#### Task details:
Look for the string "frame" in every line, and copy each line that has it.

#### Dataset content:
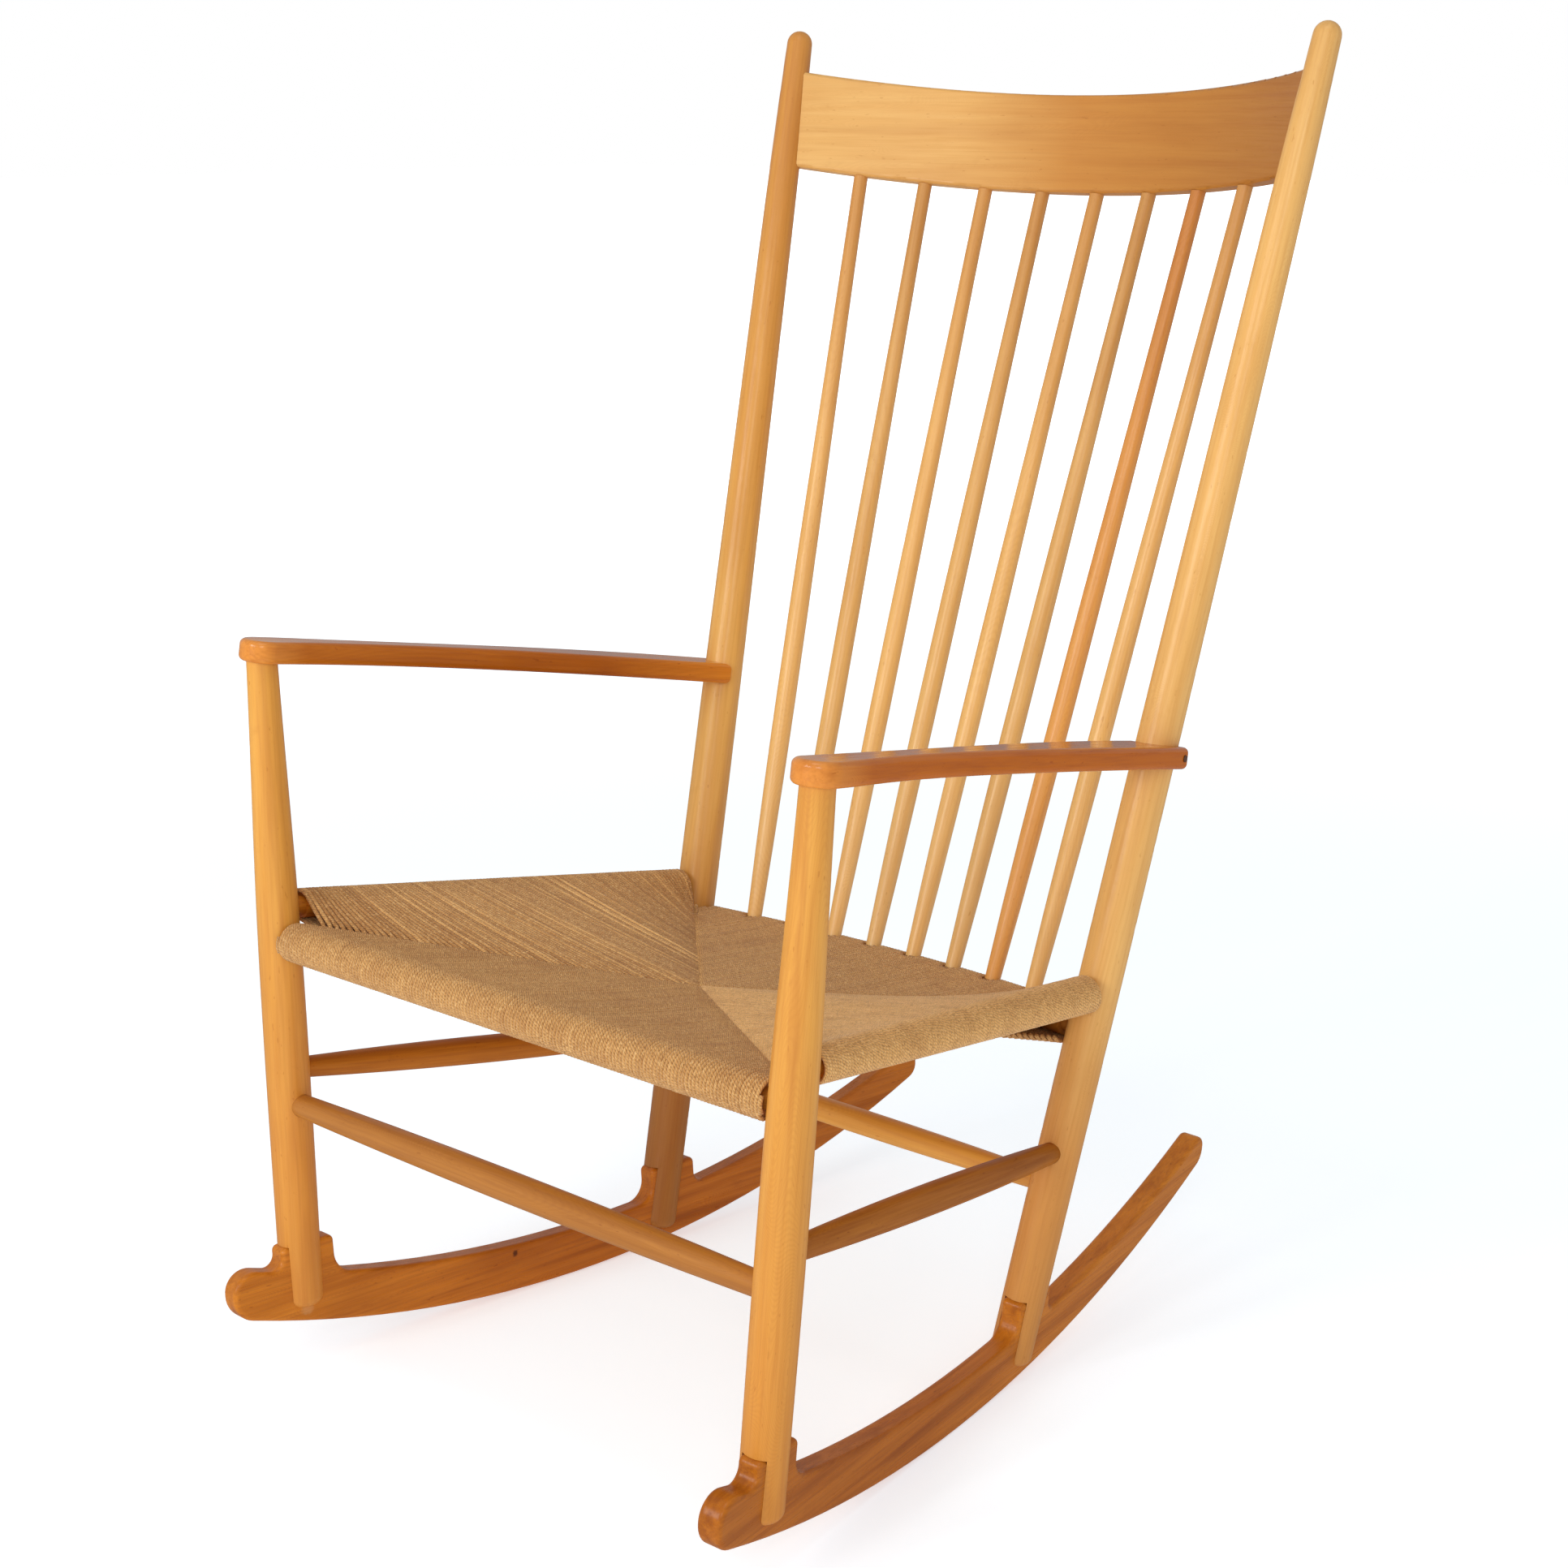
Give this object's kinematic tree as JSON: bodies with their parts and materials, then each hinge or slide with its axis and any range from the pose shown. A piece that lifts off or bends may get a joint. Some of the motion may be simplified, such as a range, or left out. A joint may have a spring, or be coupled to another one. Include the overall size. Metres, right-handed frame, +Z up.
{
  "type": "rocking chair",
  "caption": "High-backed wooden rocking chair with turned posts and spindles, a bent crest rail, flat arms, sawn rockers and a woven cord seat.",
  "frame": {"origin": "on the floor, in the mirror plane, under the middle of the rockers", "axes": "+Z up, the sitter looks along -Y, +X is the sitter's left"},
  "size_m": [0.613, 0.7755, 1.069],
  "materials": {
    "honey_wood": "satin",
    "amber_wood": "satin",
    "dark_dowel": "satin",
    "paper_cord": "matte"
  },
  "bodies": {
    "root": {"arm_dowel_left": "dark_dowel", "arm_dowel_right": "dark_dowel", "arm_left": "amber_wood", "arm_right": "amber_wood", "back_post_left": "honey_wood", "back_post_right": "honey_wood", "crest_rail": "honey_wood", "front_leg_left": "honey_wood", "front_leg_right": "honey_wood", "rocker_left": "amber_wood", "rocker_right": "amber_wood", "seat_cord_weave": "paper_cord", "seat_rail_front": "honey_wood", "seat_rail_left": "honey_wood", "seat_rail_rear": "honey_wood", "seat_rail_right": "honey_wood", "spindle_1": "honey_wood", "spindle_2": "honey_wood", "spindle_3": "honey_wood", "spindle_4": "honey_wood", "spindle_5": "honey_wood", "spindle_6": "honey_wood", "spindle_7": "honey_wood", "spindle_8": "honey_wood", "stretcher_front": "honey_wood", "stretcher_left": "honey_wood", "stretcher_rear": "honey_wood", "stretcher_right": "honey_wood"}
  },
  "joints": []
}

#### Response to this exercise:
Give this object's kinematic tree as JSON: bodies with their parts and materials, then each hinge or slide with its axis and any range from the pose shown. A piece that lifts off or bends may get a joint. Some of the motion may be simplified, such as a range, or left out. A joint may have a spring, or be coupled to another one. Include the overall size. Metres, right-handed frame, +Z up.
  "frame": {"origin": "on the floor, in the mirror plane, under the middle of the rockers", "axes": "+Z up, the sitter looks along -Y, +X is the sitter's left"},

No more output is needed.